Similar in approach to the Census of Marine Life, Ocean Census is an open network of scientists and other partners from government, philanthropy, business, media and civil society coming together to take on this global challenge. Scientists from research institutes around the world are uniting to expand marine species knowledge through innovations in navigation, like more advanced sea and subsea vessels and robotics; discovery, through high-resolution digital imaging; and classification, with sequencing and analysis, backed by AI. “In combination, this will create a new approach to identifying and describing species that we call cyber taxonomy,” says Mr Steeds.
The approach will automate once time-consuming processes, such as entering DNA sequences into machine learning algorithms that can flag a new species. It could be less disruptive. Improved camera technologies mean that observers can scan marine species via laser to avoid removing them from their habitat.
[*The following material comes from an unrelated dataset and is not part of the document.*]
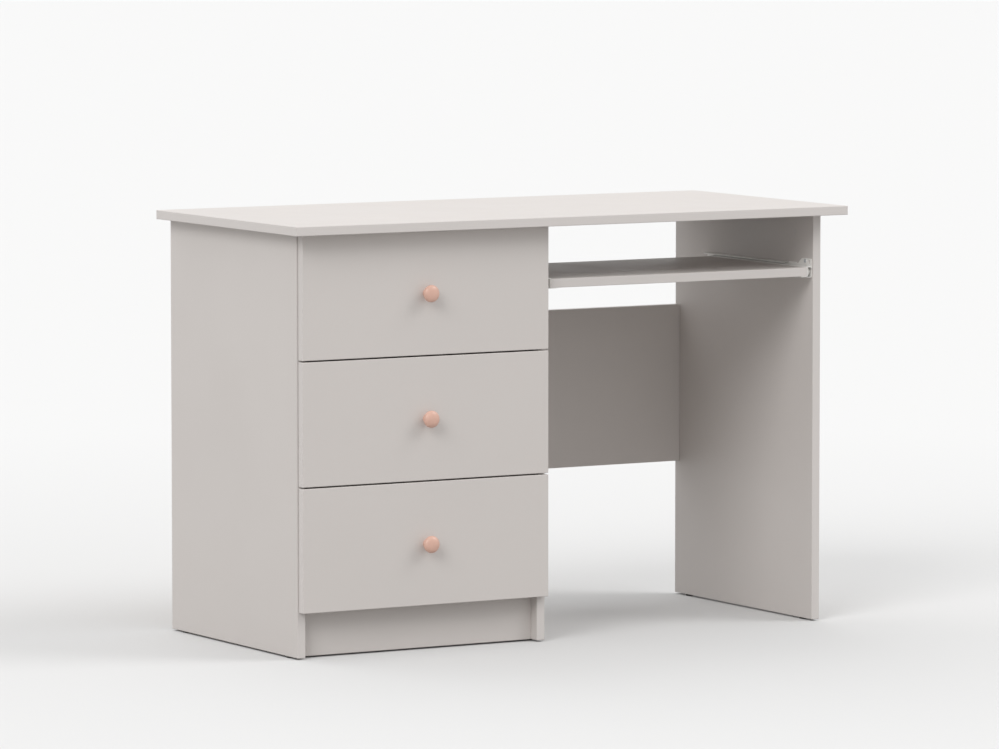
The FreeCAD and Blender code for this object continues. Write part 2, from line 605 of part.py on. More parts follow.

The project has an expansive cast of participants and assets. Vessels will come from philanthropic, government and commercial fleets. The team will work across boundaries of discipline and geography, including engaging citizen scientists like scuba divers. “We’ve seen how valuable citizen scientists can be in monitoring insect populations on land, for example, and how that has transformed our understanding of the decline of insect populations like bees,” says Mr Steeds.
He hopes that Ocean Census will build long-term capacity too. Many taxonomists are nearing retirement age, and taxonomy is an under-funded discipline. Much marine biodiversity is situated in low- and middle-income countries with few taxonomists of their own. Ocean Census will set up imaging and DNA sequencing through biodiversity centres in nations around the world and aggregated and open-source data will be available to scientists, decision-makers and the public.
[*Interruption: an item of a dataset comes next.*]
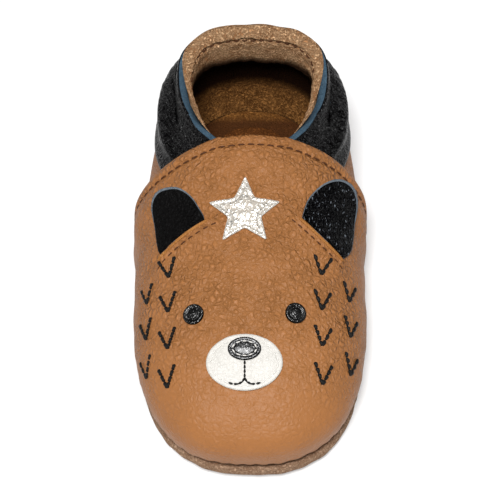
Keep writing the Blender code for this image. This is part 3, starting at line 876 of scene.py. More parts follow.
def slide_back(points, back, drop=0.0):
    """Moves points back along the dome of the last, which they rise with, less a drop."""
    x, y = points[..., 0], points[..., 1]
    rise = dome_height(x, y + back) - dome_height(x, y) - drop
    return points + np.stack([np.zeros_like(rise), np.broadcast_to(back, rise.shape), rise], -1)


def vamp_way(way, wall):
    """The way of a column of the vamp, bowed back so that the rear edge is one smooth arc."""
    up = np.clip((wall - TUCK) / (1 - TUCK), 0, 1)
    bow = np.where(way < 0, VAMP_BOW_OUTER, VAMP_BOW_INNER)
    return way * (1 + bow / SPLIT * 4 * up * (1 - up))


def vamp_point(way, wall):
    """A point of the last under the vamp, where the throat is bowed back a little too."""
    way, wall = np.broadcast_arrays(np.asarray(way, float), np.asarray(wall, float))
    back = VAMP_THROAT_BOW * (1 - (way / SPLIT) ** 2) * smoothstep(0.8, 1, wall)
    return slide_back(last_point(vamp_way(way, wall), wall), back)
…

“For people to manage their ocean, they need those skills. One legacy of the project is building that knowledge and technology in low- and middle-income countries so we can get to a point where we can continue to discover and monitor what lives in our ocean,” says Mr Steeds. Data generated from territorial waters will be owned by host nations who can determine how to use and manage it, with recommendations from the Ocean Census team.
The Ocean Census comes at a moment when policy commitment to protect the ocean has never been stronger. The 2022 Montreal Biodiversity Conference culminated in a pledge to protect 30% of the planet for conservation by 2030. That requires much better data on the current and evolving state of marine life that Ocean Census can help provide. The UN Biodiversity Beyond National Jurisdiction treaty in March 2023 provided an ambitious legal framework to establish protected areas in the high seas. Knowing the full richness of life underwater should only strengthen our desire to protect it.